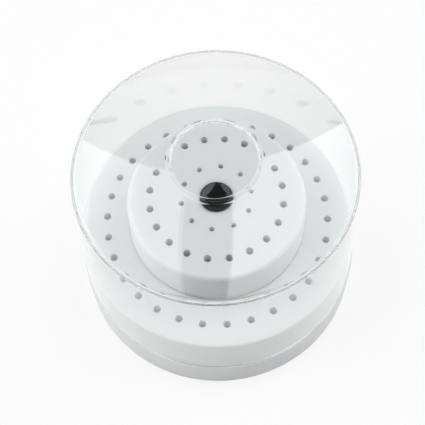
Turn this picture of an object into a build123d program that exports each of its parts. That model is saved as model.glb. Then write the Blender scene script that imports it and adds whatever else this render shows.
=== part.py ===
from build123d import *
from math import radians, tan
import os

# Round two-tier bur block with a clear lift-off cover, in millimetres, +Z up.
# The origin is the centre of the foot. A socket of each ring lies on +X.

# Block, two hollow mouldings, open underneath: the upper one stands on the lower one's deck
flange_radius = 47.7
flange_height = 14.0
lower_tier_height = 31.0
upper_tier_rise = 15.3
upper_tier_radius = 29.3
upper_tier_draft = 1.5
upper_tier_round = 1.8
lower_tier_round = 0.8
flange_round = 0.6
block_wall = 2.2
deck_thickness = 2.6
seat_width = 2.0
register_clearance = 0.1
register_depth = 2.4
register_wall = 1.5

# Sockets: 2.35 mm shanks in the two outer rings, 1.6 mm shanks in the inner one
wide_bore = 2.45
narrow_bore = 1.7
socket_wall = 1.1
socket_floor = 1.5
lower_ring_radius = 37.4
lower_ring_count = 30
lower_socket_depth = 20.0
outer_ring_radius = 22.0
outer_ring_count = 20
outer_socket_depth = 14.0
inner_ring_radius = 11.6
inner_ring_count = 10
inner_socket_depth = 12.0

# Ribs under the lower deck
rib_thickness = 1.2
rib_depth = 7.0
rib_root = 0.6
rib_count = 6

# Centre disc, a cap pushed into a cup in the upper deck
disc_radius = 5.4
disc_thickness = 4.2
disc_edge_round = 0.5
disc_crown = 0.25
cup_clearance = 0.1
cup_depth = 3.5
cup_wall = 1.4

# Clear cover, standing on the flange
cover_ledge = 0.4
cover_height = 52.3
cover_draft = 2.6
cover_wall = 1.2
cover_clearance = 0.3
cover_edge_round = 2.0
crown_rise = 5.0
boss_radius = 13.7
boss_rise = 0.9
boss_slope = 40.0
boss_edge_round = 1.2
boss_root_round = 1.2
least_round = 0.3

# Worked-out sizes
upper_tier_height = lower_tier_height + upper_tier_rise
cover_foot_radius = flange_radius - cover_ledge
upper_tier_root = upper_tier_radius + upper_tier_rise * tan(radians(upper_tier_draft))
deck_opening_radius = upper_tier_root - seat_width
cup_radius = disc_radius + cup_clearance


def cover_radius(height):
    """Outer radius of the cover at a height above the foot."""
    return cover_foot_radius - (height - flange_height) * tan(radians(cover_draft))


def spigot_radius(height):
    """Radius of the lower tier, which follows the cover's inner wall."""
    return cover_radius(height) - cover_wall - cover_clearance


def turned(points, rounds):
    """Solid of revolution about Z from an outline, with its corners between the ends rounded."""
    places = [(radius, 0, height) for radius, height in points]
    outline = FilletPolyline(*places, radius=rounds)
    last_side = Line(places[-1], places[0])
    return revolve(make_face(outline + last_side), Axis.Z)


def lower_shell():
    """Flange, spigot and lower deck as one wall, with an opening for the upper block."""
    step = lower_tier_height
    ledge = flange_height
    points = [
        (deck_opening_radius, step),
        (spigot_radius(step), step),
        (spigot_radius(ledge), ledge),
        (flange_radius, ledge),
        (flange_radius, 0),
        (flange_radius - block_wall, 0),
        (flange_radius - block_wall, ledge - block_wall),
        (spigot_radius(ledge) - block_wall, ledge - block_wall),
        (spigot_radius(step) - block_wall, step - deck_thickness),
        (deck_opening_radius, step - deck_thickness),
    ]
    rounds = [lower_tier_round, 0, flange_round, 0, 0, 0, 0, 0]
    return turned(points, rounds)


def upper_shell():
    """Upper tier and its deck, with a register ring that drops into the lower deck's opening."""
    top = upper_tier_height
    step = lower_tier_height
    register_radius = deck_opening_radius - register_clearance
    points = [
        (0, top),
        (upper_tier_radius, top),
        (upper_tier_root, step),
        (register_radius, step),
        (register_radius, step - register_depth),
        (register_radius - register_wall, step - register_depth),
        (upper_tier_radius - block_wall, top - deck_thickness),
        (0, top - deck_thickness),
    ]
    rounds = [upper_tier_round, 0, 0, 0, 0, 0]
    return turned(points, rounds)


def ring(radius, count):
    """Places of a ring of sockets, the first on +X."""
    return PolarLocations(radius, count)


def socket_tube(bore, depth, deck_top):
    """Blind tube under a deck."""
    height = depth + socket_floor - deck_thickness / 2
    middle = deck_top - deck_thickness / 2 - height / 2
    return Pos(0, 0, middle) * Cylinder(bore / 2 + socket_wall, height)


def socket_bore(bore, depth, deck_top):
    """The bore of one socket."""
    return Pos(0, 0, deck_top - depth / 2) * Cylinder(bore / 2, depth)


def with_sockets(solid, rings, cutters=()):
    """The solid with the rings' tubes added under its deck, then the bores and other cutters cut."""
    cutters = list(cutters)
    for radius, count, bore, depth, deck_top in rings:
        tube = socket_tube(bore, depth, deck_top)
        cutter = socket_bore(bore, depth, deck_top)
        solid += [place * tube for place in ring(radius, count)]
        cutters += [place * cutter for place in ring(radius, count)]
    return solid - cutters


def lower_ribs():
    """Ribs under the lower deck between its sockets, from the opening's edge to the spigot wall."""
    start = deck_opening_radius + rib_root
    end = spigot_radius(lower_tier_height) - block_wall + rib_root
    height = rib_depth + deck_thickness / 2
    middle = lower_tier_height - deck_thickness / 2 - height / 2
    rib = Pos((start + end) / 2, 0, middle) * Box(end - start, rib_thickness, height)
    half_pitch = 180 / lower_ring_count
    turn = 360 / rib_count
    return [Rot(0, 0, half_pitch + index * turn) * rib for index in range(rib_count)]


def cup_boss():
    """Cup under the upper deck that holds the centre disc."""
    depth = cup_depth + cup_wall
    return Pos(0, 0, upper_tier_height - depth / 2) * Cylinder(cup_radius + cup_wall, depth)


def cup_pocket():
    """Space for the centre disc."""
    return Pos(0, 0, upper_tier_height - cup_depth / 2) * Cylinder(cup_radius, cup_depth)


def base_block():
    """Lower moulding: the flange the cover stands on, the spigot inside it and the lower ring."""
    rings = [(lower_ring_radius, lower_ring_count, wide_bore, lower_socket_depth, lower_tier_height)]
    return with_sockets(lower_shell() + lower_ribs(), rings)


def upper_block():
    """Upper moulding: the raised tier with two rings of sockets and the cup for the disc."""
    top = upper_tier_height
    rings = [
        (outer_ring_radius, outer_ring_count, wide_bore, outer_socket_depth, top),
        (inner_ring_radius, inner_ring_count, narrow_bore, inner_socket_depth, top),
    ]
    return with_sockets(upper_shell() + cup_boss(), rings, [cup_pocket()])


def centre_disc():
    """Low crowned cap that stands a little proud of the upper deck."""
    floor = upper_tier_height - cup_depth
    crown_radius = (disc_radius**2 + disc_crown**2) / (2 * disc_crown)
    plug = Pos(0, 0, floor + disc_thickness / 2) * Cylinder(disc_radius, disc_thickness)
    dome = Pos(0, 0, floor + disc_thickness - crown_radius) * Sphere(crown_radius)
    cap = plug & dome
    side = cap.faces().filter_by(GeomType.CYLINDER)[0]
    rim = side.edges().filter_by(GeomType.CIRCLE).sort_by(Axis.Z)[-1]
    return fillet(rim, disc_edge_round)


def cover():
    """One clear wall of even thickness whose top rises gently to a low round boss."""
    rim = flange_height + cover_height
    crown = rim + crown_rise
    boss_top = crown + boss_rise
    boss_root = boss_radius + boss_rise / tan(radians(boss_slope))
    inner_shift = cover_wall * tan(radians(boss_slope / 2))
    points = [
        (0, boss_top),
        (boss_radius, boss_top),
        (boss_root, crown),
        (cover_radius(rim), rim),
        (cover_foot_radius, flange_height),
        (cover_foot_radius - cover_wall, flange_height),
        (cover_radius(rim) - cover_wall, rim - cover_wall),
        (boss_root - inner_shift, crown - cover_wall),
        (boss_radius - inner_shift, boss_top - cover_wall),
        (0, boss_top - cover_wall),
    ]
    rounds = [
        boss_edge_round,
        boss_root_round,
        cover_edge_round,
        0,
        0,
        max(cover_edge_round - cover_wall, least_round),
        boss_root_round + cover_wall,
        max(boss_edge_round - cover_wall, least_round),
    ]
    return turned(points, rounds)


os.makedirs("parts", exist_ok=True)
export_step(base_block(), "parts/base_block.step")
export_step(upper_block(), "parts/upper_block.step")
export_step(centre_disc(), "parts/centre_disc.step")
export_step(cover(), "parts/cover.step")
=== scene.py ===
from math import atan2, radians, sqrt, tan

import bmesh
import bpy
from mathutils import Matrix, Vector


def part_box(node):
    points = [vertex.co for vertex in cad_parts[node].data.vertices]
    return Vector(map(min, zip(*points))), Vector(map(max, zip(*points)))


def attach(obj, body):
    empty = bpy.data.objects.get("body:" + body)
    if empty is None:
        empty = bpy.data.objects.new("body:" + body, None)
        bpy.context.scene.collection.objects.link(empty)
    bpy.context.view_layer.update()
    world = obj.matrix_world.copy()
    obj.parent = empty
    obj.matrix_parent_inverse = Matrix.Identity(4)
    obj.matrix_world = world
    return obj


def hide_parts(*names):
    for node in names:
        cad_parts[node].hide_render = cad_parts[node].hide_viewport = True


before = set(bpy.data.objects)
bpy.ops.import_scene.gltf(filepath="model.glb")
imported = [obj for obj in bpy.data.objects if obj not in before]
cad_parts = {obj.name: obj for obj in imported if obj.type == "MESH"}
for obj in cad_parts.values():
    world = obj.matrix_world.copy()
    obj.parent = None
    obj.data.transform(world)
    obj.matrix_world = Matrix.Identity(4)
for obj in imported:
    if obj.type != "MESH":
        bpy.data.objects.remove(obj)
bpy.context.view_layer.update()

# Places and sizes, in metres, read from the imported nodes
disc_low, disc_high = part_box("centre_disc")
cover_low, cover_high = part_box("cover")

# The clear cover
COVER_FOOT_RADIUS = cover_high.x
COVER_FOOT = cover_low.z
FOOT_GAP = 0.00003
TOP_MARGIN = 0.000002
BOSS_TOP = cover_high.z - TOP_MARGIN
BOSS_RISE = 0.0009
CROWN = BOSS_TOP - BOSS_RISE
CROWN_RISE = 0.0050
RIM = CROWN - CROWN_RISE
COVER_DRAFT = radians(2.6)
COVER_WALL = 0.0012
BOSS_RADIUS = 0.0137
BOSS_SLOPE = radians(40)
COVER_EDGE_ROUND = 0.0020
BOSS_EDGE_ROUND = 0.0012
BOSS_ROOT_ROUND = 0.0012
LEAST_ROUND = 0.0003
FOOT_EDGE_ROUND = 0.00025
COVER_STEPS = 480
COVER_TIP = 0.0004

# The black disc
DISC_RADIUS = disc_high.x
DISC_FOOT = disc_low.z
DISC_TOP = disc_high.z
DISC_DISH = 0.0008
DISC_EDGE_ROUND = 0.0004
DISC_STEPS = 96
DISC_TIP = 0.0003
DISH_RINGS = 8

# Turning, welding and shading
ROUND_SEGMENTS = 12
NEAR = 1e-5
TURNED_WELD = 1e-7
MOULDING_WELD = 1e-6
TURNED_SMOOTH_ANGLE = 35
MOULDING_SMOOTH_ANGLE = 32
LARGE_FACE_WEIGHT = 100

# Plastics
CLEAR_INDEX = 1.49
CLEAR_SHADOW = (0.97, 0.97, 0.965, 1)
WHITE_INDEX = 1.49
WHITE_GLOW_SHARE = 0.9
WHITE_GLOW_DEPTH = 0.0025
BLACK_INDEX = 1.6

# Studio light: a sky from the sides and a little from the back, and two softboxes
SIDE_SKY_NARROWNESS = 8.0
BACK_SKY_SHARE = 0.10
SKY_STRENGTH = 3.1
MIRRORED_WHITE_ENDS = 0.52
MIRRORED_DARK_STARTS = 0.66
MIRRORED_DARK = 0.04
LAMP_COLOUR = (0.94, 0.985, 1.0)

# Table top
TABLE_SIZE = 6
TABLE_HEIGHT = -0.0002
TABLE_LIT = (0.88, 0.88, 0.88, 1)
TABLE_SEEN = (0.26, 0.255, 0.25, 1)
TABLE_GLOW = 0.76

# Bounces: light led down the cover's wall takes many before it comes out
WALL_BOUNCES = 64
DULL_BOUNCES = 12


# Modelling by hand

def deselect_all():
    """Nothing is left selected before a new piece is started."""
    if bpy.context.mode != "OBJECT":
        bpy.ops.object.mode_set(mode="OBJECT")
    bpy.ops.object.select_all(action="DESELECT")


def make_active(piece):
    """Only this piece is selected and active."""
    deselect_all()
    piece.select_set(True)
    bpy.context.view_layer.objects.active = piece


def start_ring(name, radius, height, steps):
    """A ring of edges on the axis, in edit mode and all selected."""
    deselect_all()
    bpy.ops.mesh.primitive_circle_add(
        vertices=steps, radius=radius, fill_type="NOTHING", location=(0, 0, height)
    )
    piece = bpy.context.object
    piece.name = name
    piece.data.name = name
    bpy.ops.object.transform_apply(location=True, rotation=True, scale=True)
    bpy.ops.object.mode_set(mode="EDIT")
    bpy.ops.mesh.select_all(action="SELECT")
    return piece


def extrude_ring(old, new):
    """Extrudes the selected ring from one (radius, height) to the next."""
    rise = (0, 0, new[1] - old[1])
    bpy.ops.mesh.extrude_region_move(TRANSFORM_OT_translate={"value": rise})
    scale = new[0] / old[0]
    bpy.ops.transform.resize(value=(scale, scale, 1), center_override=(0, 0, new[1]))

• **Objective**
Output exactly one stretch of the listing: from the line containing "if empty is" through the line containing "obj.parent = empty", both end lines included.

• **Written answer**
    if empty is None:
        empty = bpy.data.objects.new("body:" + body, None)
        bpy.context.scene.collection.objects.link(empty)
    bpy.context.view_layer.update()
    world = obj.matrix_world.copy()
    obj.parent = empty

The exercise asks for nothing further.